— start —
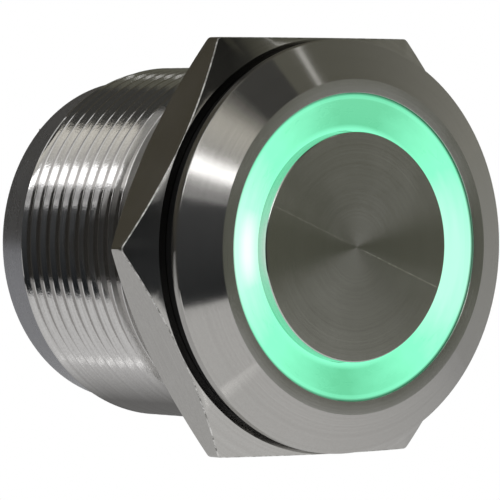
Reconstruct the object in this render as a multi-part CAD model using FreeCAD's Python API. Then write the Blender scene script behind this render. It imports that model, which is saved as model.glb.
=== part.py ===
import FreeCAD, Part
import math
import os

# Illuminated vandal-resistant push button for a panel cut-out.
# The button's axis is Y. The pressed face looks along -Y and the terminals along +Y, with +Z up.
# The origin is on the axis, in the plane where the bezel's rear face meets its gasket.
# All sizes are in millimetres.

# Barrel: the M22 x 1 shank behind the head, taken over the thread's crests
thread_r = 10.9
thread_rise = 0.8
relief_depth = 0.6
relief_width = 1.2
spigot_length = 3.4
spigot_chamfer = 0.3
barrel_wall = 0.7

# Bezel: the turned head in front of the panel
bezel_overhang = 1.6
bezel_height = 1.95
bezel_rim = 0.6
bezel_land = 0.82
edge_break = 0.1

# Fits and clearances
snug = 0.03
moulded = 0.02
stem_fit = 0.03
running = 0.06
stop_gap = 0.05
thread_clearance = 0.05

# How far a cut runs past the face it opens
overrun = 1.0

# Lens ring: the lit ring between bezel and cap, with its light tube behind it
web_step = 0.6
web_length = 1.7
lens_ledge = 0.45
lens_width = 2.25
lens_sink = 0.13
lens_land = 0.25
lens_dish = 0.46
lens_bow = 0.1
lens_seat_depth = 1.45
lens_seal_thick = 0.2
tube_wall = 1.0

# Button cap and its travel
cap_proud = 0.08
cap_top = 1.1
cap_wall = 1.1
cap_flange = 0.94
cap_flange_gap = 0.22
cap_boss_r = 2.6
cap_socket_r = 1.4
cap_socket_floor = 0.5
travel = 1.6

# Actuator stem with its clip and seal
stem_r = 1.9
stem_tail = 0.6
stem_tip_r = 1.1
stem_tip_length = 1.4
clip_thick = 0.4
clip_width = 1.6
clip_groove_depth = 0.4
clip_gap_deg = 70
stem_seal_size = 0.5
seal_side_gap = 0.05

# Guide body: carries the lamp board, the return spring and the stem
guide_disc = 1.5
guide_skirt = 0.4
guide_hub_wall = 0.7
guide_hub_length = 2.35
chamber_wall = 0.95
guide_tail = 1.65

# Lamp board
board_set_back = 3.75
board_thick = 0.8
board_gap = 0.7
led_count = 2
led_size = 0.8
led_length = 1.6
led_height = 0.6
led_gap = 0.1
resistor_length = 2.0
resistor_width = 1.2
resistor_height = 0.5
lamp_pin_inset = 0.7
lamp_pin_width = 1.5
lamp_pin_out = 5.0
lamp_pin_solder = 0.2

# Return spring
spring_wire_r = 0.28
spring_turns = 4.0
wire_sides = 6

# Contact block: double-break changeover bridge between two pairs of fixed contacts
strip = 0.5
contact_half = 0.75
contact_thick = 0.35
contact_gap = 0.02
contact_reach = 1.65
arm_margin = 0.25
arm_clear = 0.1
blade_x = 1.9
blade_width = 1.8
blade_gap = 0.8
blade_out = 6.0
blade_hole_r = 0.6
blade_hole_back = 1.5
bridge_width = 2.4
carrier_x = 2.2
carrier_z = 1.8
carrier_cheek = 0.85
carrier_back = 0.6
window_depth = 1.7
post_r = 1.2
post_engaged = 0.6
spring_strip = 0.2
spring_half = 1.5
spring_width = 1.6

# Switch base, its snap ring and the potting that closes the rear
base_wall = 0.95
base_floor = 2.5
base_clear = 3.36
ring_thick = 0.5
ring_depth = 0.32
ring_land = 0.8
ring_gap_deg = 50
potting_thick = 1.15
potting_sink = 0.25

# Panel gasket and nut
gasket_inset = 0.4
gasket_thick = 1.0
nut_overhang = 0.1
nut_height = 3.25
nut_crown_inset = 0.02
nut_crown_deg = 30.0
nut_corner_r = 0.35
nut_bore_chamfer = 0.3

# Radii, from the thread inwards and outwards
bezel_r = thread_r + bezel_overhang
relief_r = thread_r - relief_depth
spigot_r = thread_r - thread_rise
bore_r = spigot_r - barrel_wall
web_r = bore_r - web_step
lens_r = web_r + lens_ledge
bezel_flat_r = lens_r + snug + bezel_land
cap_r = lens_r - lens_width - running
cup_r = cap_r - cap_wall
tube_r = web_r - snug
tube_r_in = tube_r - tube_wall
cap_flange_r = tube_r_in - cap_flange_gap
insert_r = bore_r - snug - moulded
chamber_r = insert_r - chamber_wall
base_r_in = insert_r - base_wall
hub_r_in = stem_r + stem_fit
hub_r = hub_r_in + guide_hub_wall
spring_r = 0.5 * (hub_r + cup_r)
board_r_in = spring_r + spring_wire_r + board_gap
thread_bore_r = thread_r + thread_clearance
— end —
▶ **EXERCISE DESCRIPTION**:
Write out the whole listing exactly.

▶ **REPLY**:
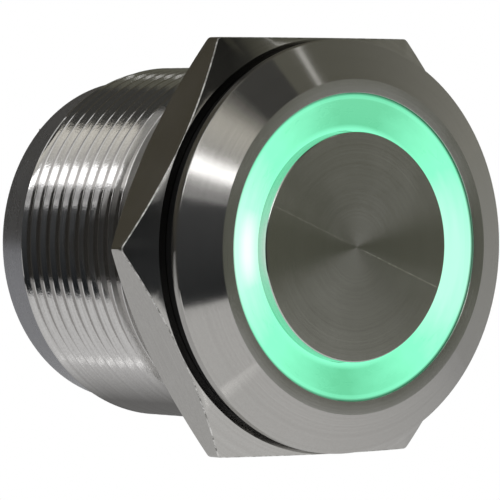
Reconstruct the object in this render as a multi-part CAD model using FreeCAD's Python API. Then write the Blender scene script behind this render. It imports that model, which is saved as model.glb.
=== part.py ===
import FreeCAD, Part
import math
import os

# Illuminated vandal-resistant push button for a panel cut-out.
# The button's axis is Y. The pressed face looks along -Y and the terminals along +Y, with +Z up.
# The origin is on the axis, in the plane where the bezel's rear face meets its gasket.
# All sizes are in millimetres.

# Barrel: the M22 x 1 shank behind the head, taken over the thread's crests
thread_r = 10.9
thread_rise = 0.8
relief_depth = 0.6
relief_width = 1.2
spigot_length = 3.4
spigot_chamfer = 0.3
barrel_wall = 0.7

# Bezel: the turned head in front of the panel
bezel_overhang = 1.6
bezel_height = 1.95
bezel_rim = 0.6
bezel_land = 0.82
edge_break = 0.1

# Fits and clearances
snug = 0.03
moulded = 0.02
stem_fit = 0.03
running = 0.06
stop_gap = 0.05
thread_clearance = 0.05

# How far a cut runs past the face it opens
overrun = 1.0

# Lens ring: the lit ring between bezel and cap, with its light tube behind it
web_step = 0.6
web_length = 1.7
lens_ledge = 0.45
lens_width = 2.25
lens_sink = 0.13
lens_land = 0.25
lens_dish = 0.46
lens_bow = 0.1
lens_seat_depth = 1.45
lens_seal_thick = 0.2
tube_wall = 1.0

# Button cap and its travel
cap_proud = 0.08
cap_top = 1.1
cap_wall = 1.1
cap_flange = 0.94
cap_flange_gap = 0.22
cap_boss_r = 2.6
cap_socket_r = 1.4
cap_socket_floor = 0.5
travel = 1.6

# Actuator stem with its clip and seal
stem_r = 1.9
stem_tail = 0.6
stem_tip_r = 1.1
stem_tip_length = 1.4
clip_thick = 0.4
clip_width = 1.6
clip_groove_depth = 0.4
clip_gap_deg = 70
stem_seal_size = 0.5
seal_side_gap = 0.05

# Guide body: carries the lamp board, the return spring and the stem
guide_disc = 1.5
guide_skirt = 0.4
guide_hub_wall = 0.7
guide_hub_length = 2.35
chamber_wall = 0.95
guide_tail = 1.65

# Lamp board
board_set_back = 3.75
board_thick = 0.8
board_gap = 0.7
led_count = 2
led_size = 0.8
led_length = 1.6
led_height = 0.6
led_gap = 0.1
resistor_length = 2.0
resistor_width = 1.2
resistor_height = 0.5
lamp_pin_inset = 0.7
lamp_pin_width = 1.5
lamp_pin_out = 5.0
lamp_pin_solder = 0.2

# Return spring
spring_wire_r = 0.28
spring_turns = 4.0
wire_sides = 6

# Contact block: double-break changeover bridge between two pairs of fixed contacts
strip = 0.5
contact_half = 0.75
contact_thick = 0.35
contact_gap = 0.02
contact_reach = 1.65
arm_margin = 0.25
arm_clear = 0.1
blade_x = 1.9
blade_width = 1.8
blade_gap = 0.8
blade_out = 6.0
blade_hole_r = 0.6
blade_hole_back = 1.5
bridge_width = 2.4
carrier_x = 2.2
carrier_z = 1.8
carrier_cheek = 0.85
carrier_back = 0.6
window_depth = 1.7
post_r = 1.2
post_engaged = 0.6
spring_strip = 0.2
spring_half = 1.5
spring_width = 1.6

# Switch base, its snap ring and the potting that closes the rear
base_wall = 0.95
base_floor = 2.5
base_clear = 3.36
ring_thick = 0.5
ring_depth = 0.32
ring_land = 0.8
ring_gap_deg = 50
potting_thick = 1.15
potting_sink = 0.25

# Panel gasket and nut
gasket_inset = 0.4
gasket_thick = 1.0
nut_overhang = 0.1
nut_height = 3.25
nut_crown_inset = 0.02
nut_crown_deg = 30.0
nut_corner_r = 0.35
nut_bore_chamfer = 0.3

# Radii, from the thread inwards and outwards
bezel_r = thread_r + bezel_overhang
relief_r = thread_r - relief_depth
spigot_r = thread_r - thread_rise
bore_r = spigot_r - barrel_wall
web_r = bore_r - web_step
lens_r = web_r + lens_ledge
bezel_flat_r = lens_r + snug + bezel_land
cap_r = lens_r - lens_width - running
cup_r = cap_r - cap_wall
tube_r = web_r - snug
tube_r_in = tube_r - tube_wall
cap_flange_r = tube_r_in - cap_flange_gap
insert_r = bore_r - snug - moulded
chamber_r = insert_r - chamber_wall
base_r_in = insert_r - base_wall
hub_r_in = stem_r + stem_fit
hub_r = hub_r_in + guide_hub_wall
spring_r = 0.5 * (hub_r + cup_r)
board_r_in = spring_r + spring_wire_r + board_gap
thread_bore_r = thread_r + thread_clearance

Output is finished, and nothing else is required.